Lenie, notre fille de 14 ans, souffre d’épilepsie pharmacorésistante. Grâce au combat que nous menons depuis 8 ans, le nombre de crises a diminué, mais aussi leur gravité.
Lenie n’a pas plus de risque que les autres de contracter le coronavirus, mais le fait d’être malade et d’avoir de la fièvre augmente le risque de crises. Nous en avons fait l’expérience à de nombreuses reprises par le passé, à notre grand regret. Il va sans dire que nous ne voulons pas revenir à la situation initiale : elle a dû être réanimée à deux reprises en raison d’un état épileptique réfractaire (crises persistantes de longue durée).
Ici, tout le monde est donc sur le pont depuis le mercredi 11 mars, afin de tenir à distance cet affreux virus. Depuis ce jour, Lenie ne fréquente plus son établissement d’enseignement spécialisé, son frère est à la maison et son papa fait du télétravail. Personne ne franchit plus la porte, même pas l’aide à domicile.
Nous nous lavons les mains comme jamais auparavant, avec de l’eczéma à la clé, mais ce n’est qu’un moindre mal :-). Nous rationalisons au maximum le nombre de visites au supermarché, tandis que les masques et les gants semblent faire partie de notre garde-robe depuis des années.
En dépit de ces mesures qui, espérons-le, nous assurent la protection nécessaire, mes pensées m’envahissent régulièrement. Une foule de questions surgissent : et si Lenie l’attrapait, faisait une crise sévère à la maison, entrait en détresse respiratoire et que l’aide mobile restait à l’écart ? Et si aucun respirateur n’était disponible au service des soins intensifs, où elle a déjà été admise plusieurs fois par le passé ? Et si mon mari et/ou moi contractions le virus et que personne n’était présent pour surveiller Lenie comme il se doit en cas de crise sévère ? Et si… ?

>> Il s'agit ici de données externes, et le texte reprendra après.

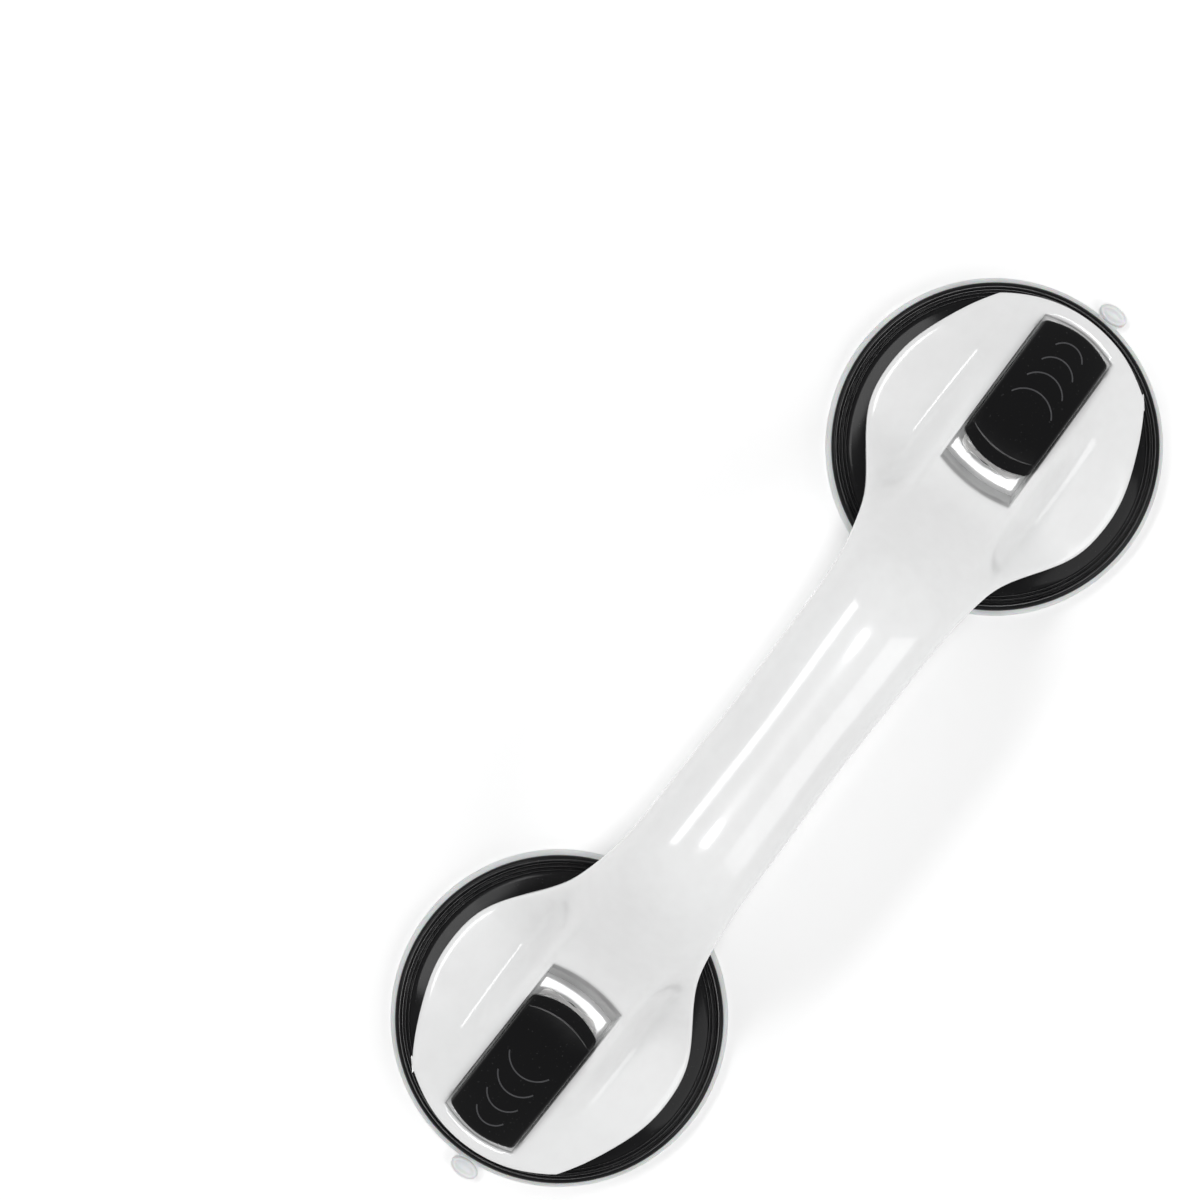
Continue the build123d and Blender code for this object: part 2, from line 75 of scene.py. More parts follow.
# ---------------------------------------------------------------- shader tools
def plug(tree, value, socket):
    """Links a field or a socket to an input, or sets the input to a plain value."""
    if isinstance(value, Field):
        value = value.socket
    if isinstance(value, bpy.types.NodeSocket):
        tree.links.new(value, socket)
    elif value is not None:
        socket.default_value = value


class Field:
    """A number that varies over a surface. Arithmetic on it adds Math nodes."""

    def __init__(self, tree, socket):
        self.tree = tree
        self.socket = socket

    def maths(self, operation, first, second=None):
        node = self.tree.nodes.new("ShaderNodeMath")
        node.operation = operation
        plug(self.tree, first, node.inputs[0])
        plug(self.tree, second, node.inputs[1])
        return Field(self.tree, node.outputs[0])

    def __add__(self, other):
        return self.maths("ADD", self, other)

    __radd__ = __add__

    def __sub__(self, other):
        return self.maths("SUBTRACT", self, other)

    def __rsub__(self, other):
        return self.maths("SUBTRACT", other, self)

    def __mul__(self, other):
        return self.maths("MULTIPLY", self, other)

    __rmul__ = __mul__

    def between(self, low, high):
        """0 below low, 1 above high, smooth between."""
        node = self.tree.nodes.new("ShaderNodeMapRange")
        node.interpolation_type = "SMOOTHSTEP"
        plug(self.tree, self, node.inputs["Value"])
        node.inputs["From Min"].default_value = low
        node.inputs["From Max"].default_value = high
        return Field(self.tree, node.outputs["Result"])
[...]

En raison de la maladie de notre fille, j’ai développé au fil du temps un trouble de stress chronique. La préoccupation incessante de son état de santé et les montées récurrentes d’adrénaline et d’angoisse chaque fois qu’elle fait une crise ont laissé de profondes blessures dans mon corps et mon esprit. Grâce à une aide professionnelle et à une aide à domicile, j’ai appris à vivre avec ce trouble de stress, à développer des mécanismes d’adaptation et à en minimiser les conséquences désagréables.
La crise surréaliste du coronavirus à laquelle nous sommes tous confrontés aujourd’hui amplifie considérablement mon angoisse. Je dois prendre énormément sur moi pour garder le calme et la raison et réprimer les éventuelles crises de panique. Je veux à tout prix éviter de transmettre mon angoisse et mon stress à mes enfants, et plus particulièrement à ma fille. Notre angoisse provoque des crises chez elle, et c’est précisément ce que nous voulons éviter à tout prix. Un cercle vicieux.